With Wenfeng Qiu. Submitted
Growing concerns about the reliability of empirical research have led to practices that limit researcher degrees of freedom but cannot prevent and detect fraud. We present a simple algorithm that cherry picks large subsets of data yielding spuriously large, statistically significant treatment effects. The subsets are indistinguishable from a random sample. There are few deterrents to such manipulation: our algorithm produces robust results, performs well under complex sampling strategies, and yields artificially high effects on multiple outcomes. Given the potential for cherry picking, we propose a simple institution to prevent this type of fraud.
Prepaid electricity contracts lower enforcement costs but may burden consumers, limiting the benefits of electrification. Liquidity constraints and transaction costs can exacerbate such burdens. I randomly offer 2,000 rural Rwandese consumers a line of credit for electricity payments that simultaneously lowers liquidity constraints and transaction costs. Twenty percent borrow and demand for the credit is inelastic; however, it does not change demand for electricity. The primary mechanism appears to be time savings: treated consumers make 8%--18% fewer transactions. The results strengthen arguments supporting prepaid utility contracts but highlight opportunities to provide greater flexibility for consumers without lowering firm profits.
With Julia Seither. Pre-analysis plan filed with the AEA Registry: AEARCTR-0003214Z. Submitted
In contexts where women have few opportunities for wage work, entrepreneurship may be one of the only avenues for economic inclusion. However, women-owned businesses are often less profitable than their male-owned counterparts, and many micro-enterprises do not grow. Does removing non-financial barriers to productive entrepreneurship increase women's incomes and, if so, what happens when women become productive entrepreneurs. We randomize a program targeting ultra-poor women in Uganda that pairs business and entrepreneurship skills development with psychological empowerment. Removing these non-financial barriers generates large effects on business creation and increases profits by 105\% relative to control. Treated women heavily re-invest their profits, spending only 23\% on household consumption. As a result, we detect no effects on household welfare within our study period. However, we document significant, positive spillovers to other businesses and children in the community. Our results highlight the importance of non-financial constraints to productive entrepreneurship while pointing to remaining barriers to private sector development.

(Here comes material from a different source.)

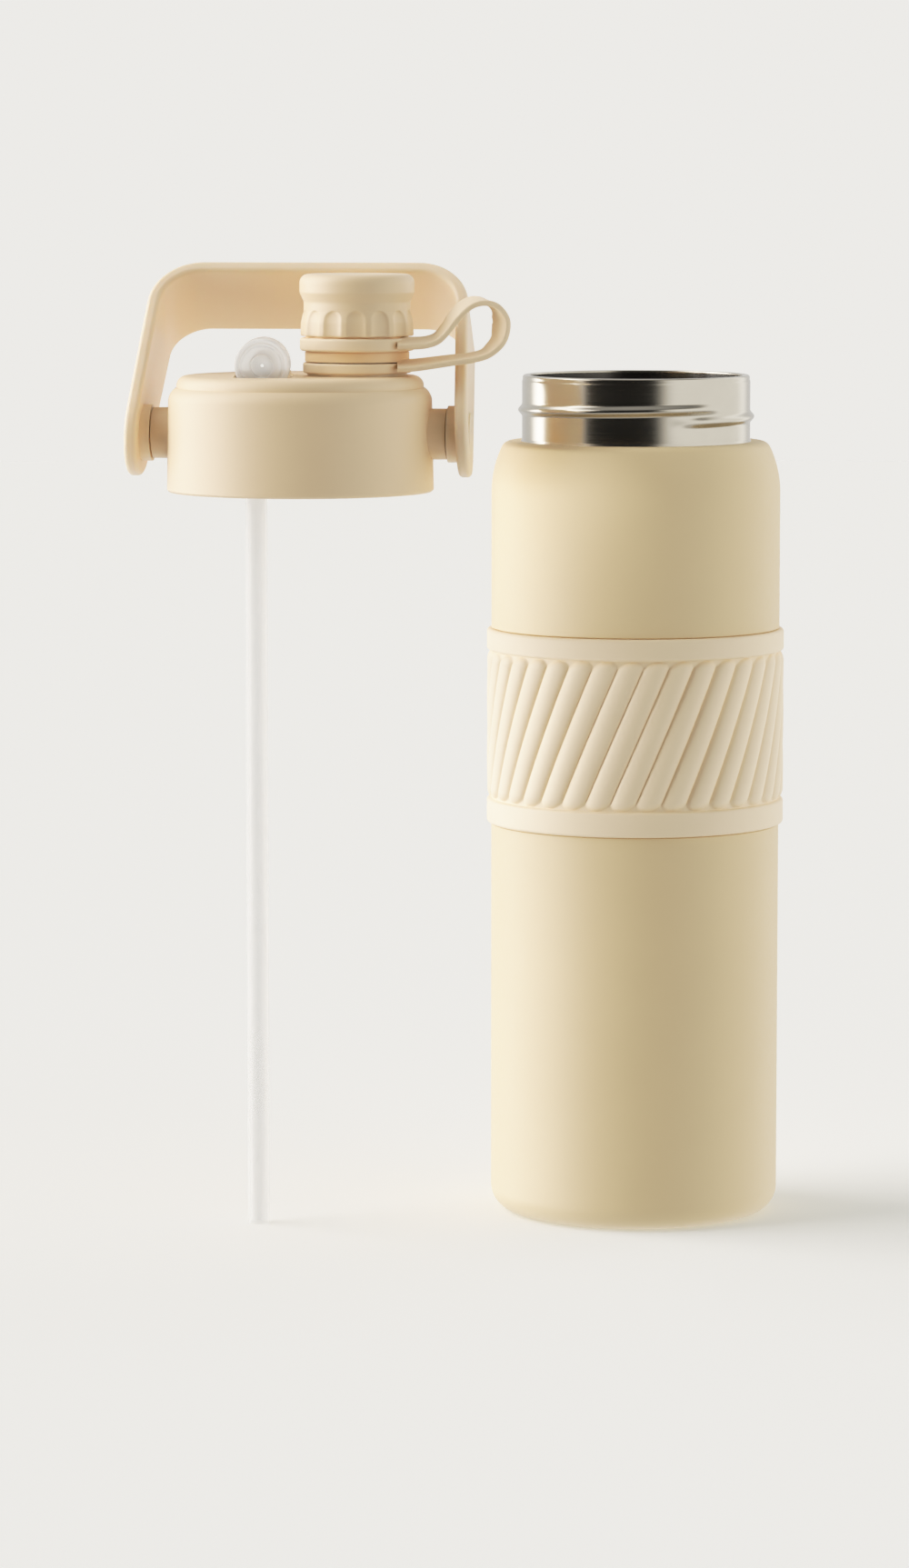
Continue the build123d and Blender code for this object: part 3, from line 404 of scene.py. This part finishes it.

We know little about demand for electricity in developing country settings after electrification, on the intensive margin. This is despite predictions that most growth in energy use will come from developing countries in the coming decade. In this paper, I study two incentives offered by a pay as you go solar company to 3,200 randomly selected customers in rural Kenya and Rwanda. Both incentives lower the price on selected units of electricity, but differ in the levels of liquidity and attention required to qualify for them. The incentives do not significantly alter demand for electricity. I can largely rule out liquidity constraints and variable utility from electricity as potential explanations, but inattention may contribute to consumer non-responsiveness. I show that consumer non-responsiveness implies a relatively high lower bound on consumer surplus from electricity: $26.31 per household per year in Rwanda and $88.01 in Kenya. Under assumptions allowing for substantial consumer inattention, my estimates drop to $13.15 and $44 in Rwanda and Kenya. My results expand our understanding of consumer decisions about electricity use in rural, low-income settings and suggest that the benefits of electrification in such contexts may be larger than previously believed.
With Ethan Ligon
Household consumption expenditures are generally the preferred measure of household welfare in low income countries, but surveying households about expenditures is costly. Can short message service (SMS) surveys enable researchers and policymakers to measure household welfare at a high frequency in low income countries? We detail the implementation of a SMS survey on household composition and consumption expenditures in Rwanda and evaluate the efficacy of such surveys for gathering high-frequency data. We successfully calculate a measure of household welfare for households that respond to the SMS survey, and we find that SMS surveys are substantially less costly than equivalent in-person surveys; however, nonresponse is a significant problem. For this reason, our proposed use of high-frequency SMS surveys is to combine them with in-person baseline surveys and leverage the panel nature of the data to compute weights that correct for nonresponse bias.
Work in Progress
Reducing and Reporting IPV: Evidence from a Field Experiment on the Economics of Women's Entrepreneurship
With Maria Sofia Casabianca, Catalina Duran, and Julia Seither. Pre-analysis plan filed with the AEA Registry: AEARCTR-0003214Z
Understanding interlocking barriers to electrification: evidence from subsidized prepaid meters in Benin
With Arnaud Dakpogan
High upfront connection costs may limit demand for electrification in low-income settings, but such costs may only be one of multiple factors preventing households from connecting to electricity. Imperfect information about the benefits and costs of electrification, technical or behavioral savings constraints, the price of electricity post-adoption, credit constraints for appliance investments, and low-quality service may all pose barriers to electrification even when connection costs are low. Which barriers, either alone or in combination, are responsible for low electricity adoption? Answering this question is critical for designing effective policies for energy access, but it is difficult to study interactions between multiple barriers when connection costs are high. We aim to fill this gap through a partnership with the Ministry of Energy in Benin.